## Friday, January 6, 2012

### Suffix sorting in linear time with no extra space

Intro
Suffix array construction (or, more generally, suffix sorting) is an important task of finding the lexical order of all sub-strings of a given string. It is heavily used in data indexing and BWT compression, which I've been doing for a long time to date.
First of all, it was surprising to me to discover that the subject is possible. By linear time I mean O(N) asymptotic execution time, where N is the input array size. By no extra space I mean that the only memory required is for the input array (N bytes), suffix array (4N bytes) and some constant storage (O(1) bytes).

Induction sort (SA-IS) is the key. Authors did a great work of exploring it. The major breakthrough was to use the induction to sort LMS sub-strings, in addition to using it afterwards to recover the order of all other strings. The only thing missing was a proper memory requirement for the algorithm. Authors claim 2N is the worst-case additional memory. Let's see how we can narrow this value down.

Proof
For an input string of size N, let's define M to be the total number of LMS-type suffixes. The memory (R(N,M) machine words) required for a recursive call consists of three sections:

• Suffix storage = M
• Data storage = M
• Radix storage = K(M), where K(M) is the number of unique LMS sub-strings

R(N,M) = M + M + K(M) <= 3M/2

Now, let's split LMS sub-strings according to their length. There can be LMS of size 1. There are L2 of size 2, L3 of size 3, and so on. Let's now define M and N in terms of these numbers:
M = Sum(i){ Li }
N = Sum(i){ i * Li }

We know that LMS of different size can not be equal. Therefore, we can safely split K(M):
K(M) = Sum(i){ K(Li) } = K(L2) + K(L3) + ... + K(Li) + ...
K(Li) <= Li

We know that the maximum number of unique sub-strings of size 2 can not exceed 2^16, which is a rather small number. For the convenience let's name a=L2 and b=L3+L4+...= Sum(i>2){ Li }. It is the time to give a better upper bound to R(N,M):
M = a+b
N = 2L2 + 3L3 + 4L4 + ... <= 2L2 + 3(L2+L3+...) = 2a + 3b
R(N,M) = 2M + K(M) = 2a+2b + K(a) + K(b) <= 2a+2b + 2^16 + b = 2a+3b + 2^16 <= N+O(1)

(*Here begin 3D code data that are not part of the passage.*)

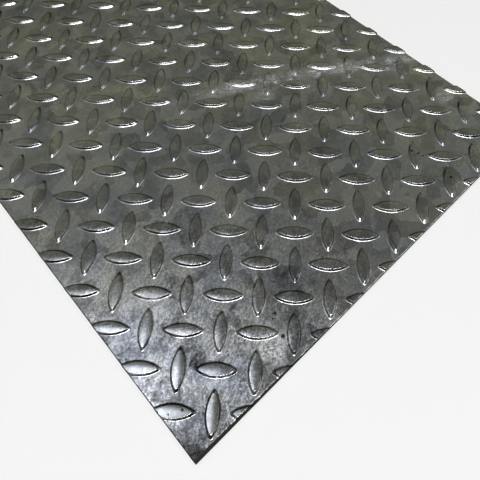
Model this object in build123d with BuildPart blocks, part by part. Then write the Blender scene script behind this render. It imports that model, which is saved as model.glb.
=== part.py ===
"""Checker plate: one rolled steel plate with crossed, lens-shaped lugs on its upper face.

X runs across the plate, Y along it and Z up. The origin is at the middle of the underside.
Sizes are in millimetres and angles in degrees.
"""

import os
from math import ceil, floor

from build123d import *

# The plate
PLATE_WIDTH = 300.0
PLATE_LENGTH = 400.0
PLATE_THICKNESS = 3.0

# One lug: its foot is a lens between two equal arcs, and its flanks lean in by the draft.
# An even number of chords follows each arc, few enough to keep 300 lugs light.
LUG_LENGTH = 23.2
LUG_WIDTH = 7.8
LUG_HEIGHT = 1.5
LUG_DRAFT = 40.0
ARC_CHORDS = 4

# The pattern: lugs that fall to the right stand in a square grid, and those that rise in its middles
LUG_PITCH = 29.24
LUG_TURN = 45.0

# Where the shears cut the pattern: a line of falling lugs, from the left and from the near edge
COLUMN_INSET = 6.1
ROW_INSET = -2.8


def grid_lines(inset, size):
    """First line of a grid, and how many lines of it carry lugs that can meet a plate of that size."""
    reach = LUG_LENGTH / 2
    lowest = ceil((-reach - inset) / LUG_PITCH)
    highest = floor((size + reach - inset) / LUG_PITCH)
    return inset + lowest * LUG_PITCH - size / 2, highest - lowest + 1


with BuildLine() as lug_arc:
    ThreePointArc((-LUG_LENGTH / 2, 0), (0, -LUG_WIDTH / 2), (LUG_LENGTH / 2, 0))
chord_ends = [lug_arc.line @ (step / ARC_CHORDS) for step in range(ARC_CHORDS + 1)]

with BuildPart() as lug:
    with BuildSketch():
        with BuildLine():
            Polyline(*chord_ends)
            mirror(about=Plane.XZ)
        make_face()
    extrude(amount=LUG_HEIGHT, taper=LUG_DRAFT)

# The sheared edges cut through the lugs that stand across them
with BuildPart() as lugs:
    for shift, turn in ((0, -LUG_TURN), (LUG_PITCH / 2, LUG_TURN)):
        x, columns = grid_lines(COLUMN_INSET + shift, PLATE_WIDTH)
        y, rows = grid_lines(ROW_INSET + shift, PLATE_LENGTH)
        with Locations((x, y, PLATE_THICKNESS)):
            with GridLocations(LUG_PITCH, LUG_PITCH, columns, rows, align=(Align.MIN, Align.MIN)):
                add(lug.part, rotation=(0, 0, turn))
    with BuildSketch():
        Rectangle(PLATE_WIDTH, PLATE_LENGTH)
    extrude(amount=PLATE_THICKNESS + LUG_HEIGHT, mode=Mode.INTERSECT)

with BuildPart() as checker_plate:
    with BuildSketch():
        Rectangle(PLATE_WIDTH, PLATE_LENGTH)
    extrude(amount=PLATE_THICKNESS)
    add(lugs.part)

checker_plate.part.label = "checker_plate"
os.makedirs("parts", exist_ok=True)
export_step(checker_plate.part, "parts/checker_plate.step")
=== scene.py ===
"""Looks of the checker plate: its rolled and sheared surface, its finish, floor, light and camera."""

from math import acos, cos, pi, radians, sin, sqrt, tan

import bmesh
import bpy
import numpy as np
from mathutils import Euler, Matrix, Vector


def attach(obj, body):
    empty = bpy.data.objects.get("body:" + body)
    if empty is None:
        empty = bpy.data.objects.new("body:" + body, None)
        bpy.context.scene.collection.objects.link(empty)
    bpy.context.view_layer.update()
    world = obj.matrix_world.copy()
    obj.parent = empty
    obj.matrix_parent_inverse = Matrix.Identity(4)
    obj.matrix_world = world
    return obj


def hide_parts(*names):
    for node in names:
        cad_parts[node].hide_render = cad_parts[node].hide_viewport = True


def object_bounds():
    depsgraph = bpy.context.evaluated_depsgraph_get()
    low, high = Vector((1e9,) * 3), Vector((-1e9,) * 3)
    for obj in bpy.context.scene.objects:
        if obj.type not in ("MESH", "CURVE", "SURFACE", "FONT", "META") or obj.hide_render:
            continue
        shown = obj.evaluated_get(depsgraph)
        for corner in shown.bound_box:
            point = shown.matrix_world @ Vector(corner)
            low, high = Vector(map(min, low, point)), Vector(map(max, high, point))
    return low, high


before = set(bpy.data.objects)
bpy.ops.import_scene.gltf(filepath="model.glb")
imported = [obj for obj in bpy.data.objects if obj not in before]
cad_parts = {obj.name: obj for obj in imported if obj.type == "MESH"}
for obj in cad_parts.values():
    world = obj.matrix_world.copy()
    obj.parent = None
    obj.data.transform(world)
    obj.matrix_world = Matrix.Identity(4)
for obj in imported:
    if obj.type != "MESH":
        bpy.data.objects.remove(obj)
cad_low, cad_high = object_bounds()

MM = 0.001
SEED = 20

# The plate, from the frame, in millimetres
HALF_WIDTH = cad_high.x / MM
HALF_LENGTH = cad_high.y / MM
TOTAL_HEIGHT = cad_high.z / MM
PLATE_THICKNESS = 3.0

# How far the rolled face lies under the full thickness, so that its waves stay within it
FACE_SINK = 0.09

# The waves of the rolled face: the length and height of each kind in millimetres, how many of a kind,
# and how far their lengths differ
WAVES = ((90, 0.05), (34, 0.018), (15, 0.006))
WAVES_OF_A_KIND = 5
WAVE_SPREAD = (0.75, 1.3)

# One lug and the pattern, in millimetres
LUG_LENGTH = 23.2
LUG_WIDTH = 7.8
LUG_PITCH = 29.24
LUG_TURN = radians(45)
COLUMN_INSET = 6.1
ROW_INSET = -2.8
SPACING = LUG_PITCH / sqrt(2)

# The lug's flank: its slope, how far inside the foot it starts, is full, eases and ends, and in how many
# steps its height is added up
FLANK_SLOPE = 1.05
FLANK_INSETS = (-0.72, -0.1, 0.67, 0.86)
FLANK_STEPS = 200

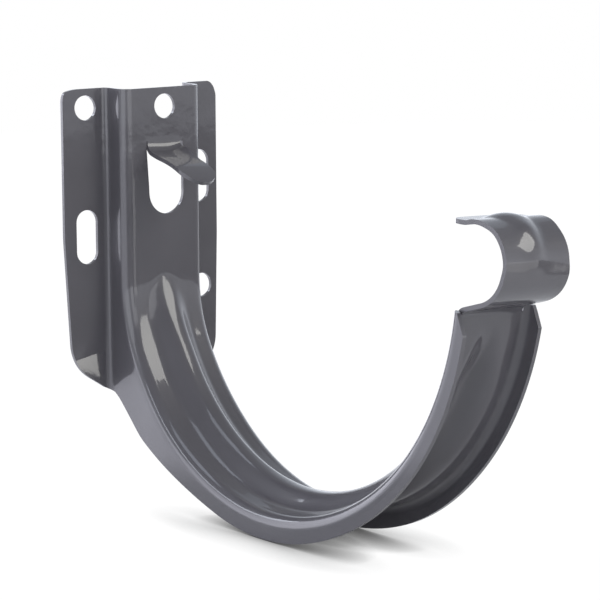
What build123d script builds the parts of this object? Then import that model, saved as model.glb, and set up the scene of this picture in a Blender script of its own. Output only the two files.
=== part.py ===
from build123d import *
import math
import os

os.makedirs("parts", exist_ok=True)

# Fascia bracket for a half-round gutter, pressed from one sheet.
# X runs along the gutter, Z is up, the wall is the plane Y = 0 and the bracket stands out toward -Y.
# The origin lies on the wall plane, on the centreline, at the height of the gutter's axis.
# Side outlines are drawn in (out, up), where out is the distance from the wall.

# Sheet
sheet = 1.1
wall_bend = 3.2
foot_bend = 1.6

# Fixing plate
plate_left = 27.0
plate_right = 24.2
plate_top = 40.35
top_slant = 1.2
top_lean = 0.065
plate_foot = -44.1
plate_corner = 4.0
foot_corner = 12.0
foot_slope = 32.3
taper_top = -2.0
left_taper = 2.0
right_taper = 0.9

# Web and side walls
web_out = 10.1
half_width = 13.3

# Cradle
crest_radius = 63.0
rib_height = 4.4
arm_tuck = 3.3
web_blend = 40.0
arm_end = 172.0
wall_depth = 6.8
wall_shift = 1.3
wall_foot_angle = 74.0
wall_end_slant = 3.6
wall_end_length = 2.6
knee_out = 16.3
knee_drop = 12.3
knee_round = 12.0
heel_out = 5.2
heel_drop = 2.1
heel_round = 12.0

# Rib along the arm
rib_base = 7.4
rib_crest = 3.6
rib_start = 16.0
rib_stop = 149.0
rib_fade = 17.0
fade_shares = (1.0, 0.62, 0.2)
fade_places = (0.0, 0.5, 1.0)

# Screw holes and slots
hole_size = 6.8
slot_length = 15.0
hole_left = -19.8
hole_right = 18.6
slot_right = 18.0
hole_left_up = 34.1
slot_left_up = -1.5
slot_right_up = 14.3
hole_right_up = -17.4
web_hole_right = 0.4
web_hole_up = 34.5

# Tongue cut from the web
tongue_width = 11.0
left_gap = 0.25
right_gap = 0.9
tongue_root = 25.1
tongue_bend = 3.5
tongue_slope = 18.0
tongue_flat = 9.5
tongue_droop = 22.0
tongue_nose = 11.0
tongue_reach = 24.8
window_foot = 4.7

# Bead clip at the front
clip_width = 20.2
bead_radius = 8.8
bead_ahead = 5.1
bead_up = 1.3
clip_rise = 14.0
clip_bend = 3.0
clip_wrap = 178.0
lip_bend = 6.0
lip_turn = 16.0
lip_length = 4.2
lip_corner = 3.0
clip_relief = 0.4
swell_radius = 10.2
swell_out = -0.6
swell_up = 0.7

# Derived sizes
margin_radius = crest_radius + rib_height
mid_radius = margin_radius + sheet / 2
edge_radius = margin_radius + wall_depth
cradle_out = web_out - arm_tuck + margin_radius
edge_out = cradle_out - wall_shift
bead_out = cradle_out + margin_radius + bead_ahead
blend_out = web_out + web_blend
blend_up = -math.sqrt((margin_radius - web_blend) ** 2 - (cradle_out - blend_out) ** 2)
blend_turn = math.degrees(math.atan2(-blend_up, cradle_out - blend_out))

# Extents that run clear of the whole part
beyond_side = plate_left + half_width
beyond_top = plate_top + 2 * web_out
beyond_foot = -2 * edge_radius
beyond_front = bead_out + 3 * bead_radius
whole_height = beyond_top - beyond_foot

side = Plane(origin=(0, 0, 0), x_dir=(0, -1, 0), z_dir=(-1, 0, 0))
cradle_axis = Axis((0, -cradle_out, 0), (1, 0, 0))


def on_arm(radius, angle, centre_out=cradle_out):
    """Point of the side outline at an angle measured from the wall side of the cradle, downward."""
    a = math.radians(180 + angle)
    return (centre_out + radius * math.cos(a), radius * math.sin(a))


def radial_plane(angle):
    """Plane through the cradle axis: x along the gutter, y outward from the axis."""
    a = math.radians(angle)
    return Plane(origin=(0, -cradle_out, 0), x_dir=(1, 0, 0), z_dir=(0, math.sin(a), math.cos(a)))


def radial_axis(angle):
    a = math.radians(angle)
    return Axis((0, -cradle_out, 0), (0, math.cos(a), -math.sin(a)))


def follows_web(edge, depth=0.0):
    """True for an edge that runs along the web surface, or along one a depth behind it, at the side walls."""
    p = edge @ 0.5
    out = -p.Y
    if abs(p.X) < half_width / 2:
        return False
    on_line = abs(out - web_out + depth) < 0.02 and p.Z > blend_up - 0.1
    from_main = math.hypot(out - cradle_out, p.Z)
    from_blend = math.hypot(out - blend_out, p.Z - blend_up)
    on_main = abs(from_main - margin_radius - depth) < 0.02
    on_blend = abs(from_blend - web_blend - depth) < 0.02 and p.Z < blend_up
    return on_line or on_main or on_blend


# Outer form of the channel: plate web, arm and side walls
arm_tip = on_arm(margin_radius, arm_end)
wall_tip = on_arm(edge_radius, arm_end - wall_end_slant, edge_out)
edge_start = on_arm(edge_radius, wall_foot_angle, edge_out)
knee = (knee_out, plate_foot - knee_drop)
heel = (heel_out, plate_foot - heel_drop)

with BuildPart() as hull:
    with BuildSketch(side) as outline:
        with BuildLine():
            Polyline((0, plate_foot), (0, beyond_top), (web_out, beyond_top), (web_out, blend_up))
            CenterArc((blend_out, blend_up), web_blend, 180, blend_turn)
            CenterArc((cradle_out, 0), margin_radius, 180 + blend_turn, arm_end - blend_turn)
            Polyline(arm_tip, (arm_tip[0] + wall_end_length, arm_tip[1]), wall_tip)
            swept = wall_foot_angle - arm_end + wall_end_slant
            edge = CenterArc((edge_out, 0), edge_radius, 180 + arm_end - wall_end_slant, swept)
            TangentArc(edge @ 1, knee, tangent=edge % 1)
            Polyline(knee, heel, (sheet, plate_foot), (0, plate_foot))
        make_face()
        fillet(outline.vertices().filter_by_position(Axis.Y, heel[1] - 0.1, heel[1] + 0.1), heel_round)
        fillet(outline.vertices().filter_by_position(Axis.Y, knee[1] - 0.1, knee[1] + 0.1), knee_round)
    extrude(amount=beyond_side, both=True)
    # Plan: flanges on the wall and side walls running straight out
    with BuildSketch(Plane.XY.offset(beyond_foot)) as plan:
        Polygon(
            (0, 0),
            (beyond_side, 0),
            (beyond_side, -sheet),
            (half_width, -sheet),
            (half_width, -beyond_front),
            (0, -beyond_front),
            align=None,
        )
        fillet(plan.vertices().group_by(Axis.Y)[-2].sort_by(Axis.X)[0], foot_bend)
        mirror(about=Plane.YZ)
    extrude(amount=whole_height, mode=Mode.INTERSECT)
    # Front outline: rounded plate, open downward where the arm leaves it
    throat = half_width + foot_bend
    low_left = plate_left - left_taper
    low_right = plate_right - right_taper
    rise_foot = math.tan(math.radians(foot_slope))
    left_low = plate_foot + (low_left - throat) * rise_foot
    right_low = plate_foot + (low_right - throat) * rise_foot
    with BuildSketch(Plane.XZ) as front:
        with BuildLine():
            Polyline(
                (-plate_left, plate_top - top_slant),
                (-plate_left, taper_top),
                (-low_left, left_low),
                (-throat, plate_foot),
                (-throat, beyond_foot),
                (throat, beyond_foot),
                (throat, plate_foot),
                (low_right, right_low),
                (plate_right, taper_top),
                (plate_right, plate_top + top_slant),
                close=True,
            )
        make_face()
        fillet(front.vertices().group_by(Axis.Y)[-2:], plate_corner)
        for low in (left_low, right_low):
            fillet(front.vertices().filter_by_position(Axis.Y, low - 0.1, low + 0.1), foot_corner)
    extrude(amount=beyond_front, dir=(0, -1, -top_lean), both=True, mode=Mode.INTERSECT)
    fillet(hull.edges().filter_by(follows_web), wall_bend)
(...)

Well, that's it. By carefully arranging the data in memory and allocating just 2^16 additional words we can perform a recursive call to SA-IS, and, therefore, construct a complete suffix array.

Code
My version of SA-IS is called A7. Advantages to Yuta's SA-IS implementation (v2.4.1):
• 5N is the worst-case memory requirement. It doesn't depend on the input.
• No memory allocation/free calls inside the sorting procedure.
• Data squeezing: using smaller data types for recursion if range allows.
• Cleaner C++ code with more comments.